The man’s fast and loose living caught up with him, even in prison. Suffering from syphilis and with his mind deteriorating, Al Capone was paroled from the federal penitentiary at Alcatraz in 1939. He spent his last years in Florida, little more than a vegetable, and died in Miami Beach on Jan. 24, 1949, a week after his forty-eighth birthday.

Joe Gores: A Noir Master

I regret I never met mystery writer Joe Gores, who died at 79 in January 2011 in California. Gores, who wrote the kind of hard-boiled short stories and novels that harkened to mystery literature’s “golden age,” lived a life that itself was the stuff of fiction.

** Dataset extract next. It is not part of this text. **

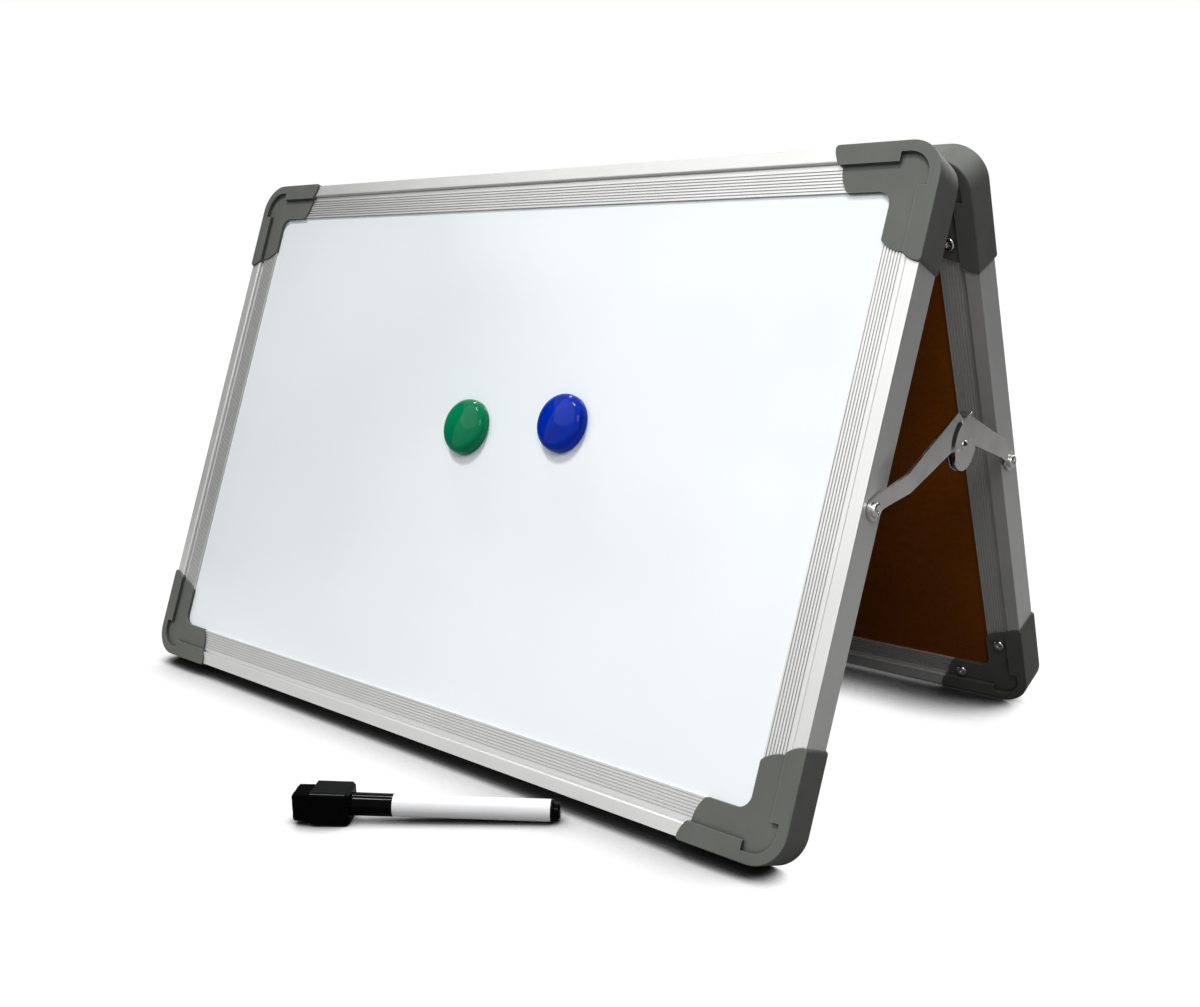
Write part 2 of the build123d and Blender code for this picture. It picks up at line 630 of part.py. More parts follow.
def stay_screw(front, shank):
    """Pan-head pivot screw of the right stay."""
    pivot = STAY_A if front else Vector(STAY_A.X, -STAY_A.Y, STAY_A.Z)
    seat = EYE_GAP + STAY_T
    frame = Plane(origin=(BOARD_W / 2, pivot.Y, pivot.Z), x_dir=(0, 1, 0), z_dir=(1, 0, 0))
    screw = Pos(0, 0, seat) * pan_screw(STAY_SCREW_R, shank, STAY_HEAD_R, STAY_HEAD_H)
    return frame.location * screw


def rivet():
    """Rivet through the knuckle, with a domed head outside and a flat one inside."""
    inner, outer = REAR_HIGH, FRONT_HIGH + STAY_T
    frame = Plane(origin=(BOARD_W / 2, KNUCKLE.Y, KNUCKLE.Z), x_dir=(0, 1, 0), z_dir=(1, 0, 0))
    shank = rod(RIVET_R, outer - inner, (0, 0, inner))
    head = Pos(0, 0, outer) * button(RIVET_HEAD_R, RIVET_HEAD_H * 0.2, RIVET_HEAD_H)
    return frame.location * (shank + head + rod(RIVET_HEAD_R, RIVET_BACK_H, (0, 0, inner - RIVET_BACK_H)))


def knuckle_washer():
    """Friction washer between the two arms."""
    frame = Plane(origin=(BOARD_W / 2, KNUCKLE.Y, KNUCKLE.Z), x_dir=(0, 1, 0), z_dir=(1, 0, 0))
    low = REAR_HIGH + STAY_T
    ring = Cylinder(HEAD_R - WASHER_IN, ARM_GAP, align=(Align.CENTER, Align.CENTER, Align.MIN))
    return frame.location * (Pos(0, 0, low) * ring - rod(RIVET_R + HOLE_FIT, 20))


def stays():
    """Both stays: the left one mirrors the right one."""
    seat_depth = EYE_GAP + STAY_T
    right = {
        "stay_front_arm": front_arm(),
        "stay_rear_arm": placed_rear_arm(),
        "stay_rivet": rivet(),
        "stay_washer": knuckle_washer(),
        "stay_front_screw": stay_screw(True, seat_depth + TUBE_WALL + STAY_SCREW_BITE),
        "stay_rear_screw": stay_screw(False, STAY_T),
    }
    both = {f"{name}_right": shape for name, shape in right.items()}
    both.update({f"{name}_left": mirror(shape, Plane.YZ) for name, shape in right.items()})
    return both


# ---- magnets ----------------------------------------------------------------------------
def dome_arcs():
    """Shoulder and crown of a magnet, which run into each other without a crease."""
    hub = MAGNET_R - MAGNET_SHOULDER_R
    fall = MAGNET_EDGE_H - MAGNET_H
    ball = (MAGNET_SHOULDER_R ** 2 - hub ** 2 - fall ** 2) / (2 * (fall + MAGNET_SHOULDER_R))
    stretch = ball / (ball - MAGNET_SHOULDER_R)
    meet = (stretch * hub, MAGNET_H - ball + stretch * (fall + ball))
    half = atan2(meet[1] - MAGNET_EDGE_H, meet[0] - hub) / 2
    bend = (hub + MAGNET_SHOULDER_R * cos(half), MAGNET_EDGE_H + MAGNET_SHOULDER_R * sin(half))
    return ThreePointArc((MAGNET_R, MAGNET_EDGE_H), bend, meet) + crown_arc(*meet, MAGNET_H)


def magnet(at):
    """Domed plastic button and the ferrite disc in it, on the front sheet."""
    side = Polyline((0, 0), (MAGNET_R - MAGNET_FOOT, 0), (MAGNET_R, MAGNET_FOOT), (MAGNET_R, MAGNET_EDGE_H))
    outline = side + dome_arcs() + Line((0, MAGNET_H), (0, 0))
    dome = revolve(make_face(Plane.XZ * outline), Axis.Z) - rod(FERRITE_R + FERRITE_FIT, FERRITE_T)
    place = Pos(at[0], at[1], SHEET_Z)
    return stand_up(place * dome), stand_up(place * rod(FERRITE_R, FERRITE_T))


# ---- marker, drawn along +X from the eraser's face --------------------------------------
BLOCK_AT = FELT_L
TUBE_AT = BLOCK_AT + BLOCK_L
BARREL_AT = TUBE_AT + CAP_TUBE_L
BARREL_END = BARREL_AT + BARREL_L
NECK_AT = BARREL_AT - NECK_L
BORE_R = NECK_R + NECK_FIT


def along(radius, start, length):
    """Cylinder along the marker's axis."""
    return rod(radius, length, (start, 0, 0), (1, 0, 0))


def marker_cap():
    """Square block for the eraser and a slightly tapered tube, bored for the nib."""
    block = box_between((BLOCK_AT, -BLOCK_SQ / 2, -BLOCK_SQ / 2), (TUBE_AT, BLOCK_SQ / 2, BLOCK_SQ / 2))
    block = fillet(block.edges().filter_by(Axis.X), BLOCK_ROUND)
    block = chamfer(block.faces().sort_by(Axis.X)[-1].edges(), BLOCK_BEVEL)
    taper = Cone(CAP_TUBE_R, CAP_MOUTH_R, CAP_TUBE_L, align=(Align.CENTER, Align.CENTER, Align.MIN))
    tube = Plane(origin=(TUBE_AT, 0, 0), z_dir=(1, 0, 0)).location * taper
    return block + tube - along(BORE_R, BARREL_AT - CAP_BORE_L, CAP_BORE_L + 1)


def eraser_felt():
    """Felt pad glued to the block."""
    half = FELT_SQ / 2
    pad = box_between((0, -half, -half), (FELT_L, half, half))
    pad = fillet(pad.edges().filter_by(Axis.X), FELT_ROUND)
    return chamfer(pad.faces().sort_by(Axis.X)[0].edges(), FELT_BEVEL)


def marker_barrel():
    """Barrel with the neck that the cap grips."""
    bore = BARREL_R - BARREL_WALL
    body = along(BARREL_R, BARREL_AT, BARREL_L) + along(NECK_R, NECK_AT, NECK_L + 1)
    return body - along(bore, BARREL_AT + BORE_START, BARREL_L) - along(HOLDER_R, NECK_AT - 1, NECK_L + 4)


def end_plug():
    """Stepped plug in the barrel's end."""
    bore = BARREL_R - BARREL_WALL
    plug = along(bore, BARREL_END - PLUG_IN, PLUG_IN) + along(BARREL_R, BARREL_END, PLUG_FLANGE_L)
    tip = along(PLUG_TIP_R, BARREL_END + PLUG_FLANGE_L, PLUG_TIP_L)
    return plug + chamfer(tip.edges().sort_by(Axis.X)[-1], PLUG_BEVEL)


def marker_inside():
    """Nib, its holder and the ink reservoir."""
    holder_at = NECK_AT - HOLDER_OUT
    holder = along(HOLDER_R, holder_at, HOLDER_L) - along(NIB_R, holder_at - 1, HOLDER_L + 2)
    tip = holder_at - NIB_OUT + NIB_R
    nib = along(NIB_R, tip, holder_at + HOLDER_L - tip) + Pos(tip, 0, 0) * Sphere(NIB_R)
    ink = along(INK_R, holder_at + HOLDER_L, INK_L)
    return {"marker_nib_holder": holder, "marker_nib": nib, "marker_ink_reservoir": ink}


def marker():
    """The marker as it lies on the desk: on its block's edge and its barrel's end."""
    drop = BLOCK_SQ / 2 - BARREL_R
    edge = TUBE_AT - BLOCK_BEVEL
    tilt = atan2(drop, BARREL_END + PLUG_FLANGE_L - edge)
    rise = edge * sin(tilt) + BLOCK_SQ / 2 * cos(tilt)
    place = Pos(MARKER_X, BASE.Y - MARKER_OUT, rise) * Rot(0, 0, MARKER_TURN) * Rot(0, degrees(tilt), 0)
    pieces = {"marker_cap": marker_cap(), "marker_eraser_felt": eraser_felt(),
              "marker_barrel": marker_barrel(), "marker_end_plug": end_plug(), **marker_inside()}
    return {name: place * shape for name, shape in pieces.items()}


# ---- everything -------------------------------------------------------------------------
def easel():
    """All nodes by name."""
    nodes = {}
    for name, shape in board().items():
        nodes[f"front_{name}"] = shape
        nodes[f"rear_{name}"] = mirror(shape, Plane.XZ)
    for side, x in (("left", -HINGE_X), ("right", HINGE_X)):
        nodes[f"front_hinge_leaf_{side}"] = stand_up(Pos(x, 0, 0) * hinge_leaf(True))
        nodes[f"rear_hinge_leaf_{side}"] = mirror(stand_up(Pos(x, 0, 0) * hinge_leaf(False)), Plane.XZ)
        nodes[f"hinge_pin_{side}"] = hinge_pin(x)
    nodes["front_hinge_screws"] = stand_up(hinge_screws())
    nodes["rear_hinge_screws"] = mirror(stand_up(hinge_screws()), Plane.XZ)
    nodes.update(stays())
    for colour, at in (("green", GREEN_AT), ("blue", BLUE_AT)):
        dome, disc = magnet(at)
        nodes[f"magnet_{colour}_button"] = dome
        nodes[f"magnet_{colour}_disc"] = disc
    nodes.update(marker())
    return nodes


def main():
    os.makedirs("parts", exist_ok=True)
    nodes = easel()
    for name, shape in nodes.items():
        export_step(shape, f"parts/{name}.step")
    radius = hypot(AXIS.Y - STAY_A.Y, AXIS.Z - STAY_A.Z)
    shut = AXIS_OUT + RAIL_T / 2
    print(f"{len(nodes)} nodes; hinge axis z {AXIS.Z:.3f}, stay pivot y {STAY_A.Y:.3f} z {STAY_A.Z:.3f}, "
          f"knuckle z {KNUCKLE.Z:.3f}, pivot to axis {radius:.3f}")
    open_half, shut_half = degrees(acos(-STAY_A.Y / STAY_ARM)), degrees(acos(shut / STAY_ARM))
    print(f"arm rises {open_half:.3f} deg open and {shut_half:.3f} deg folded")


if __name__ == "__main__":
    main()
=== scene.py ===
"""Looks of the folding desk whiteboard easel: studio, finishes and the pieces modelled for it.

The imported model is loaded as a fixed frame, in metres: +Z is up, the front board faces -Y and the
easel stands on z = 0.  Each sub-assembly is a class that dresses its nodes and models its pieces.
"""
import contextlib
import logging
from collections.abc import Callable, Iterator, Sequence
from dataclasses import dataclass, replace
from enum import Enum
from math import cos, pi, radians, sin

import bmesh
import bpy
from mathutils import Matrix, Vector


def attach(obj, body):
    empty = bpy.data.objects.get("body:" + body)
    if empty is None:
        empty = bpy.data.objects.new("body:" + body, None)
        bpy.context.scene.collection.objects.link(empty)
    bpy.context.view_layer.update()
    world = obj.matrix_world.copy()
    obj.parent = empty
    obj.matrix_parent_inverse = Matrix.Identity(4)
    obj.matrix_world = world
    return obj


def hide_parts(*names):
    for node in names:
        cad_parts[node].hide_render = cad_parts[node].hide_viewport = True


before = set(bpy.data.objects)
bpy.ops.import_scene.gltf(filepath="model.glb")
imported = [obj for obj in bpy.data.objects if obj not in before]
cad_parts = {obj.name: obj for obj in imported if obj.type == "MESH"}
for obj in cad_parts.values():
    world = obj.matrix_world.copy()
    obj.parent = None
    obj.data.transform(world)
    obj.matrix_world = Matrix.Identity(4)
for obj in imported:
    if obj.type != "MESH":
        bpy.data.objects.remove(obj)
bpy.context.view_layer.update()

log = logging.getLogger("easel")

MM = 0.001
LEAN = radians(22.65)         # each board leans back by this much
FACING = 0.9                  # a face whose normal has more than this along an axis looks that way
WHITE = (1.0, 1.0, 1.0, 1.0)
Colour = tuple[float, float, float, float]
Triple = tuple[float, float, float]


def colour(red: int, green: int, blue: int) -> Colour:
    """Screen colour as the linear colour that a shader takes.

    Args:
        red: Red from 0 to 255.
        green: Green from 0 to 255.
        blue: Blue from 0 to 255.

    Returns:
        Linear red, green, blue and an alpha of one.
    """
    def linear(level: int) -> float:
        """One channel, from its screen level."""
        share = level / 255
        return share / 12.92 if share <= 0.04045 else ((share + 0.055) / 1.055) ** 2.4

    return linear(red), linear(green), linear(blue), 1.0


def bearing(azimuth: float, elevation: float) -> Vector:
    """Direction from the easel to a place round it.

    Args:
        azimuth: Degrees from the front towards the right.
        elevation: Degrees above the horizon.

    Returns:
        Direction, one long.
    """
    az, el = radians(azimuth), radians(elevation)
    return Vector((sin(az) * cos(el), -cos(az) * cos(el), sin(el)))


class Side(Enum):
    """The two boards."""

    FRONT = "front"
    REAR = "rear"

    @property
    def sign(self) -> int:
        """Minus one where the board stands towards -Y."""
        return -1 if self is Side.FRONT else 1

    @property
    def body(self) -> str:
        """Body that the board's pieces ride on."""
        return f"{self.value}_board"


class Hand(Enum):
    """Ends of the easel, as seen from the front."""

    LEFT = "left"
    RIGHT = "right"

    @property
    def sign(self) -> int:
        """Minus one at the -X end."""
        return -1 if self is Hand.LEFT else 1


class Draw(Enum):
    """Direction that a rail was drawn in."""

    ACROSS = "across"
    UPRIGHT = "upright"


# ---- shader sums ----
class Wire:
    """Output socket that takes part in Python sums; each sum adds its Math node."""

    def __init__(self, bench: "Bench", socket: bpy.types.NodeSocket | None) -> None:
        """Keeps the socket and the bench that it belongs to."""
        self.bench = bench
        self.socket = socket

    def _sum(self, operation: str, first: "Wire | float", second: "Wire | float") -> "Wire":
        """Math node on two values."""
        return self.bench.node("ShaderNodeMath", {"operation": operation}, {0: first, 1: second})

    def __add__(self, other: "Wire | float") -> "Wire":
        """Sum."""
        return self._sum("ADD", self, other)

    __radd__ = __add__

    def __sub__(self, other: "Wire | float") -> "Wire":
        """Difference."""
        return self._sum("SUBTRACT", self, other)

    def __rsub__(self, other: float) -> "Wire":
        """Difference from a number."""
        return self._sum("SUBTRACT", other, self)

    def __mul__(self, other: "Wire | float") -> "Wire":
        """Product."""
        return self._sum("MULTIPLY", self, other)

    __rmul__ = __mul__

    def __pow__(self, other: float) -> "Wire":
        """Power."""
        return self._sum("POWER", self, other)

    def at_most_one(self) -> "Wire":
        """The value, held to one."""
        return self._sum("MINIMUM", self, 1.0)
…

Although he was a college graduate, Gores also spent plenty of time experiencing a world far removed from cloistered academia. He worked as a logger in Alaska, an automobile repo man, a truck driver, the manager of a hot-pillow motel, a teacher at a boy’s school in Kenya, and a private investigator in San Francisco. All undoubtedly provided fodder for his spare, crackling prose and his taut, noir plots.

Although Gores won three Edgar Awards for his mystery writing, his last major work, “Spade & Archer” (2009) stands as my personal favorite. This prequel to Dashiell Hammett’s 1929 classic, “The Maltese Falcon,” faithfully captures Hammett’s gritty, lean style.

Hammett’s daughter had liked his work so much that she gave her blessings to “Spade & Archer,” the storyline of which ends at the moment “The Maltese Falcon” begins. (Personal note: In both The New York Times and The Wall Street Journal, reviewers of “Spade & Archer” were kind enough to also mention my continuation of the Nero Wolfe adventures after the death of Rex Stout.)

Gores arrived on the scene in the late ‘50s, when the era of pulp magazines such as “The Black Mask” was coming to a close. But he was very much a part of that tradition, which had its origins in the 1920s and ’30s, when Hammett, Raymond Chandler, Carroll John Daly and other classic crime novelists of the hard-boiled school were honing their craft. Joe Gores very much belongs in their ranks.